Does gold have a chance to sprint toward $1,800 or even $1,900 before the year ends?
It depends pretty much on how the yellow metal reacts to Friday’s inflation data reflected by the Consumer Price Index.
Gold had an opportunity to reclaim the $1,900 mantle a week ago when it got to as high as $1,853 ounce in New York’s COMEX trading.
Settling above the $1,800 level has been a test of sorts for the front month contract on COMEX.
On Friday, COMEX’s spot gold contract peaked at just below $1,777 ahead of the release of the CPI for November.

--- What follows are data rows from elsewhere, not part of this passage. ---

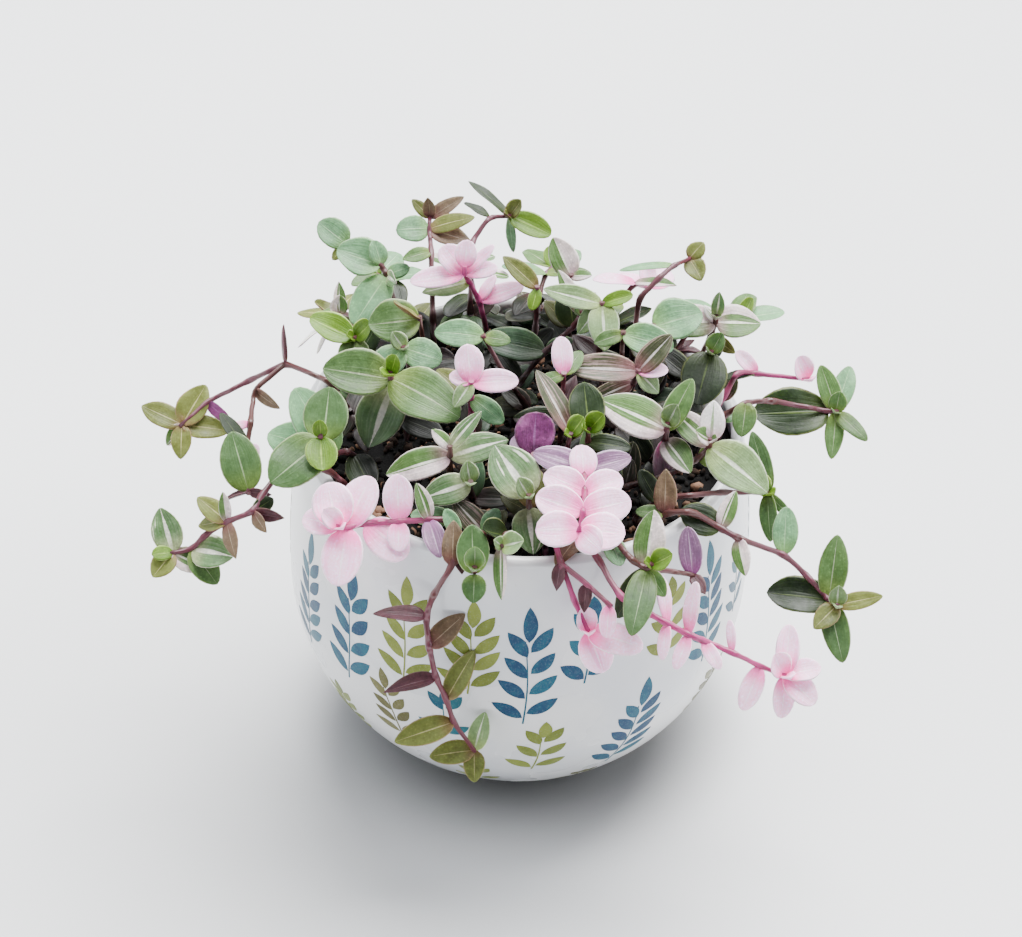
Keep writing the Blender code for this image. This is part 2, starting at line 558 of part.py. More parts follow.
def moved(leaf, scale, lift, turn, roll):
    """The leaf entry with a change of size, rise, heading and roll."""
    heading, length, width, colour = leaf[:4]
    rise = leaf[4] if len(leaf) > 4 else USUAL_RISE
    tilt = leaf[5] if len(leaf) > 5 else 0.0
    return (heading + turn, length * scale, width * scale, colour, rise + lift, tilt + roll)


def grown(leaf, growth=GROWTH):
    """The leaf entry at its full growth."""
    return (leaf[0], leaf[1] * growth, leaf[2] * growth, *leaf[3:])


class Neighbours:
    """The stems and blades placed so far, for finding whether a new blade clears them."""

    def __init__(self, walls):
        self.walls = walls
        self.items = []

    def add(self, vine, centre, reach, whole, outer):
        self.items.append((vine, centre, reach, whole, outer))

    def clears(self, vine, base, lean, leaf):
        verts, faces = blade(base, lean, leaf, CLEARANCE)
        floor = SOIL_CROWN + CLEARANCE
        if any(v.z < 1 or (v.z < floor and math.hypot(v.x, v.y) < RIM_RADIUS) for v in verts):
            return False
        tree = BVHTree.FromPolygons(verts, faces)
        if any(tree.overlap(wall) for wall in self.walls):
            return False
        outer = None
        for other, centre, reach, whole, tip in self.items:
            if (centre - base).length > reach + leaf[1] + 2:
                continue
            if other != vine:
                if tree.overlap(whole):
                    return False
            elif tip is not None:
                if outer is None:
                    outer = BVHTree.FromPolygons(*blade(base, lean, leaf, 0.1, True))
                if outer.overlap(tip):
                    return False
        return True


def vine_paths(runs):
    """Each run of joints as points, the first one starting in its hole in the soil."""
    paths = []
    for number, run in enumerate(runs):
        points = [Vector(joint[:3]) for joint in (run[1:] if number == 0 else run)]
        if number == 0:
            x, y = run[0]
            points = [Vector((x, y, ROOT_TIP)), Vector((x, y, STEM_UPRIGHT_TO))] + points
        paths.append(points)
    return paths


def shade_leaves(vines):
    """A low leaf for each upright stem: a place on it, and the leaf's entry."""
    draw = random.Random(SHADE_SEED)
    extra = []
    for name, (_, _, runs) in vines.items():
        low, high = Vector((*runs[0][0], STEM_UPRIGHT_TO)), Vector(runs[0][1][:3])
        length = draw.uniform(*SHADE_LENGTHS)
        share = min(1.0, draw.uniform(*SHADE_LIFT) / (high - low).length)
        entry = (draw.uniform(0, 360), length, length * SHADE_WIDTH,
                 draw.choice(SHADE_COLOURS), draw.uniform(5, 30))
        if name not in BARE_STEMS:
            extra.append((name, low.lerp(high, share), entry))
    return extra


def place_leaves(vines, walls):
    """Every leaf of every vine, moved where it must be to clear its neighbours."""
    neighbours = Neighbours(walls)
    for name, (_, _, runs) in vines.items():
        for points in vine_paths(runs):
            for a, b in zip(points, points[1:]):
                guide = stem_solid("guide", [a, b], STEM_RADIUS)
                neighbours.add(name, (a + b) / 2, (a - b).length / 2, surface_tree(guide), None)
                discard(guide)
    order = bending_order()
    placed = {name: [] for name in vines}
    wanted = [(name, Vector(joint[:3]), leaf) for name, (_, _, runs) in vines.items()
              for run in runs for joint in run for leaf in joint[3:]]
    wanted += shade_leaves(vines)
    for name, base, leaf in wanted:
        lean = vines[name][1]
        leaf = grown(leaf)
        for _, scale, lift, turn, roll in order:
            trial = moved(leaf, scale, lift, turn, roll)
            if neighbours.clears(name, base, lean, trial):
                break
        else:
            print("left out", name, leaf)
            continue
        placed[name].append((base, lean, trial))
        neighbours.add(name, base, trial[1], BVHTree.FromPolygons(*blade(base, lean, trial)),
                       BVHTree.FromPolygons(*blade(base, lean, trial, 0.0, True)))
    return placed


def apply_boolean(target, operand, operation, solver):
    """Apply one Boolean of a collection to an object, then remove the collection's objects."""
    modifier = target.modifiers.new(operation.title(), "BOOLEAN")
    modifier.operation = operation
    modifier.operand_type = "COLLECTION"
    modifier.collection = operand
    modifier.solver = solver
    result = evaluated_mesh(target)
    target.modifiers.clear()
    old = target.data
    target.data = result
    bpy.data.meshes.remove(old)
    result.name = target.name
    for piece in list(operand.objects):
        discard(piece)
    bpy.data.collections.remove(operand)


def new_collection(name):
    """A collection in the scene."""
    collection = bpy.data.collections.new(name)
    bpy.context.scene.collection.children.link(collection)
    return collection


def gather(name, objects):
    """Move objects from the part's collection into one of their own."""
    collection = new_collection(name)
    for obj in objects:
        bpy.data.collections[PART].objects.unlink(obj)
        collection.objects.link(obj)
    return collection


def keep_outer_shell(obj):
    """Drop the shells of pockets closed in between leaf bases, which fills them."""
    bm = bmesh.new()
    bm.from_mesh(obj.data)
    left = set(bm.verts)
    shells = []
    while left:
        shell = [left.pop()]
        for vert in shell:
            for edge in vert.link_edges:
                other = edge.other_vert(vert)
                if other in left:
                    left.remove(other)
                    shell.append(other)
        shells.append(shell)
    shells.sort(key=len)
    for shell in shells[:-1]:
        print("filled a pocket of", len(shell), "corners in", obj.name)
        bmesh.ops.delete(bm, geom=shell, context="VERTS")
    bm.to_mesh(obj.data)
    bm.free()


def tidy(obj):
    """Merge the slivers that a union leaves, and tell whether the mesh is sound after it."""
    bm = bmesh.new()
    bm.from_mesh(obj.data)
    bmesh.ops.dissolve_limit(bm, angle_limit=FLAT, verts=bm.verts, edges=bm.edges)
    bmesh.ops.triangulate(bm, faces=bm.faces)
    bmesh.ops.remove_doubles(bm, verts=bm.verts, dist=SLIVER * MM)
    bmesh.ops.dissolve_degenerate(bm, edges=bm.edges, dist=SLIVER * MM)
    bmesh.ops.triangulate(bm, faces=bm.faces)
    good = all(edge.is_manifold for edge in bm.edges)
    good = good and all(len(set(v.link_faces)) == len(v.link_edges) for v in bm.verts)
    good = good and min(edge.calc_length() for edge in bm.edges) > SLIVER * MM
    bm.to_mesh(obj.data)
    bm.free()
    return good


def build_vine(name, runs, leaves, material):
    """One vine: its stem and all its leaves, joined into one closed solid.

    Where the joined solid has a sliver, its leaves are rolled a little and joined again.
    """
    for attempt in range(12):
        nudge = 0.9 * attempt
        paths = [past_end(points, TIP_EXTRA) for points in vine_paths(runs)]
        stem = stem_solid(name, paths[0], STEM_RADIUS, material)
        branch_radius = BRANCH_RADIUS - 0.01 * attempt
        pieces = [stem_solid(name + "_branch", path, branch_radius, material)
                  for path in paths[1:]]
        for number, (base, lean, leaf) in enumerate(leaves):
            sunk = blade_axes(lean, *leaf[:1], *leaf[4:])[0] * (0.2 + 0.03 * number)
            rolled = moved(leaf, 1, 0, 0, nudge)
            pieces.append(blade_solid(name + "_leaf", base - sunk, lean, rolled, material))
        if pieces:
            apply_boolean(stem, gather(name + "_pieces", pieces), "UNION", "MANIFOLD")
            keep_outer_shell(stem)
        if tidy(stem):
            return
        discard(stem)
        print("joined again", name)
    raise RuntimeError(name + " keeps a sliver")


def cut_holes(soil, vines):
    """Cut the plain holes that the stems stand in."""
    cutters = []
    for name, (_, _, runs) in vines.items():
        x, y = runs[0][0]
        path = [Vector((x, y, z)) for z in (HOLE_FLOOR, RIM_HEIGHT, RIM_HEIGHT + 2)]
        cutters.append(stem_solid(name + "_hole", path, STEM_RADIUS + HOLE_GAP))
    apply_boolean(soil, gather("holes", cutters), "DIFFERENCE", "MANIFOLD")


def main():
    for obj in list(bpy.data.objects):
        bpy.data.objects.remove(obj)
    new_collection(PART)
    materials = {
        "glaze": make_material("pot_glaze", COLOURS["glaze"], 0.18),
        "soil": make_material("potting_soil", COLOURS["soil"], 0.95),
    }
    for tone in ("green", "variegated", "pink", "olive", "purple"):
        materials[tone] = make_material("leaf_" + tone, COLOURS[tone], 0.42)

    pot = turned("pot", pot_profile(), materials["glaze"])
    soil = turned("soil", soil_profile(), materials["soil"])
    placed = place_leaves(VINES, [surface_tree(pot)])
    cut_holes(soil, VINES)
    for name, (tone, _, runs) in VINES.items():
        build_vine(name, runs, placed[name], materials[tone])
    print("vines", len(VINES), "leaves", sum(len(leaves) for leaves in placed.values()))


main()
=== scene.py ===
# %% [markdown]
# # A turtle vine in a round glazed pot
# A turtle vine is a small creeping plant. Its thin stems run over the soil and hang over the
# rim, and at every joint they carry a pair of fleshy leaves, some green, some striped with cream
# and some wholly pink. This lesson gives a plain solid model of one its finished surfaces.
# The solid model comes in first, as a fixed frame: it says where every stem and leaf is and how
# big the pot is. Nothing in it is moved.

# %% The fixed frame
import math
import random

import bmesh
import bpy
from mathutils import Matrix, Vector, noise
from mathutils.bvhtree import BVHTree


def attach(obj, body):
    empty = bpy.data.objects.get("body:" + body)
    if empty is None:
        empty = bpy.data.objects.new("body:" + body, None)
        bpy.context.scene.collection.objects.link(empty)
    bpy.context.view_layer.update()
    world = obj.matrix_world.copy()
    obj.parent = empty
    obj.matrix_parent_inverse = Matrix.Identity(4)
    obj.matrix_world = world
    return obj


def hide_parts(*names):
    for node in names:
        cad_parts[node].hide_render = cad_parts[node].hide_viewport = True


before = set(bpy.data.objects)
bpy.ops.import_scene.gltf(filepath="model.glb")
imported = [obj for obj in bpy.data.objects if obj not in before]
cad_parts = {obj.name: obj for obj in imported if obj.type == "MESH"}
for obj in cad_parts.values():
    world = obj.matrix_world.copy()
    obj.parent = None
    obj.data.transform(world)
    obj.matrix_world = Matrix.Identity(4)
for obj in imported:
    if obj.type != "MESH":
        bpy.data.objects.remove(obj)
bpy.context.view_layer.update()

MM = 0.001
NOISE_SEED = 5
noise.seed_set(NOISE_SEED)  # otherwise Blender's noise vectors differ from run to run
print("frame:", len(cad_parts), "solid nodes")

# %% [markdown]
# ## The camera
# The photograph looks down on the pot from about 38 degrees. The camera is set up from what was
# measured on the photograph: how far it stands from the pot's middle, how steeply it looks down,
# how much it leans to one side, and its focal length in pixels. Three unit vectors, to the right,
# up and backwards, make the columns of its matrix, which is surer than turning it by angles.

# %% Camera
IMAGE_WIDTH = 1022
SENSOR_WIDTH = 36.0
FOCAL_PIXELS = 2005.0
CAMERA_DISTANCE = 0.6
ELEVATION = math.radians(38.2)
CAMERA_ROLL = math.radians(1.77)
AIM = Vector((-0.0031, 0.0, 0.0929))

view_line = Vector((0.0, math.cos(ELEVATION), -math.sin(ELEVATION)))
level = Vector((1.0, 0.0, 0.0))
upright = level.cross(view_line)
right = level * math.cos(CAMERA_ROLL) + upright * math.sin(CAMERA_ROLL)
up = upright * math.cos(CAMERA_ROLL) - level * math.sin(CAMERA_ROLL)
camera = bpy.data.objects.new("camera", bpy.data.cameras.new("camera"))
camera.matrix_world = Matrix((right, up, -view_line)).transposed().to_4x4()
camera.location = AIM - view_line * CAMERA_DISTANCE
camera.data.sensor_width = SENSOR_WIDTH
camera.data.lens = FOCAL_PIXELS / IMAGE_WIDTH * SENSOR_WIDTH
bpy.context.scene.collection.objects.link(camera)
bpy.context.scene.camera = camera
print("camera at", [round(c, 3) for c in camera.location])

# %% [markdown]
# ## Building with nodes
# Every finish below is a tree of shader nodes. Short helpers keep the trees readable: one adds a
# node and fills or links its inputs, and the others do one thing each with it, such as a sum, a
# mix of two colours by a mask, or a soft step. Colours are written as they look on a screen, from
# 0 to 255, and turned into the linear values that shaders work in.

# %% Helpers for shader nodes
def paint(red, green, blue):
    """A colour given as on a screen, in the linear values that a shader needs."""
    shares = (c / 255 for c in (red, green, blue))
    return (*(c / 12.92 if c <= 0.04045 else ((c + 0.055) / 1.055) ** 2.4 for c in shares), 1.0)


def add_node(tree, kind, inputs=None, **settings):
    """A node with these settings, its inputs set to values or linked to other sockets."""
    node = tree.nodes.new(kind)
    for key, value in settings.items():
        setattr(node, key, value)
    for key, value in (inputs or {}).items():
        if isinstance(value, bpy.types.NodeSocket):
            tree.links.new(value, node.inputs[key])
        else:
            node.inputs[key].default_value = value
    return node


def work_out(tree, operation, *values):
    """The result of one sum."""
    return add_node(tree, "ShaderNodeMath", dict(enumerate(values)), operation=operation).outputs[0]


def times(tree, a, b):
    return work_out(tree, "MULTIPLY", a, b)


def plus(tree, a, b):
    return work_out(tree, "ADD", a, b)


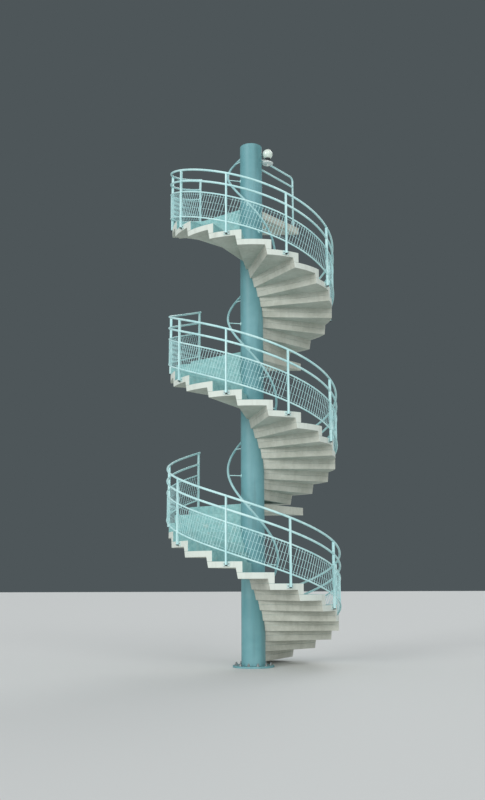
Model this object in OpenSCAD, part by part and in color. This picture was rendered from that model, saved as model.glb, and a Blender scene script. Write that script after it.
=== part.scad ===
// Concrete spiral stair tower on a round column.
// Each of its three storeys is one clockwise turn: fifteen folded steps and a landing.
// A railing with mesh panels runs round the outside, a handrail round the column.
// Millimetres. Z is up, the floor is Z = 0 and the column stands on the origin.
// The front is towards -Y, the landings are at the back.

/* [Storeys] */
// Floor to floor height
storey = 2750; // [2600:10:2900]
// Risers in one storey, the landing's own riser included
risers = 16; // [16:1:16]

/* [Plan] */
// Outer radius of the steps
stair_radius = 1450; // [1350:10:1550]
// Turn taken by one step, in degrees
step_angle = 20; // [19:0.5:20.5]
// Direction of the first riser, in degrees from +X
first_angle = 84; // [80:1:90]
// Direction of the far edge of each landing
landing_end = 50; // [45:1:56]
// Distance from the column axis to the straight side of the landings
bearing_line = 1100; // [1060:10:1140]

/* [Steps] */
// Thickness of a tread
tread_thick = 100; // [80:5:120]
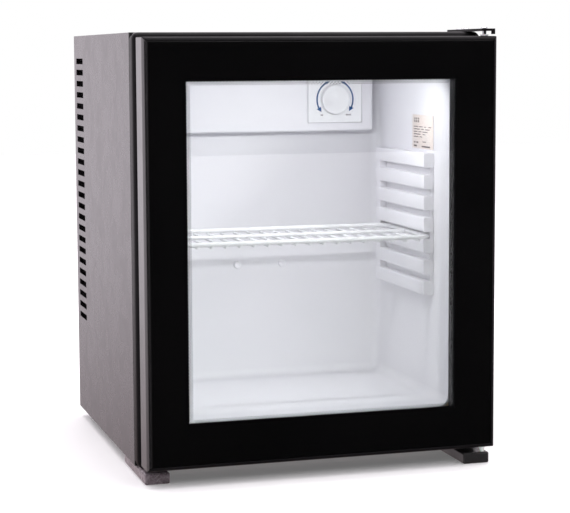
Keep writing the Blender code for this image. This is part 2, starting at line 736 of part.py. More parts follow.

The Federal Reserve is closely watching numbers on US inflation and employment, among others, to determine the timing for the first post-pandemic rate hike. The central bank kept rates unchanged at between zero and 0.25% since the COVID-19 outbreak in March 2020.
A rate hike will be negative in principle for gold prices.
All charts courtesy of skcharting.com
“Persistent selling pressure continues to haunt gold for the fourth week in a row,” said Sunil Kumar Dixit, chief technical strategist at skcharting.com.
Dixit said the upside for gold appears capped at the 50% Fibonacci retracement level of the latest high of $,1797. Adding:
“The stochastic RSI has taken negative overlap in the daily and weekly charts but the monthly chart stochastic has made positive overlap hinting at last ditch recovery to retest middle Bollinger Band of $1,818 and 38.2% fibonacci level $1,825.”
Whether gold scales above the $1,800 boundary and reclaims the $1,825-$1,860 or plunges to $1,720 broadly depends on the trend key levels of $1,797 and $1,761, said gold blogger Dhwani Mehta said in a post on FX Street.
“Gold is back in the red, looking to test the critical $1,760 support area, with all eyes on the US inflation numbers,” said Mehta.
“Only a daily closing above the key $1,792 confluence will open doors for further recovery, with the next immediate hurdle seen at 50-DMA, now at $1,796. The bulls will then target the $1,800 figure.”
Mehta said on the flip side, immediate support for COMEX gold was seen at the previous day’s low of $1,773. The Nov. 3 low at $1,766 could then be on buyers’ radars, she said.
Gold bulls remain hopeful while the horizontal trendline support pegged at $1,760, she noted.
Disclaimer: Barani Krishnan uses a range of views outside his own to bring diversity to his analysis of any market. For neutrality, he sometimes presents contrarian views and market variables. He does not hold a position in the commodities and securities he writes about.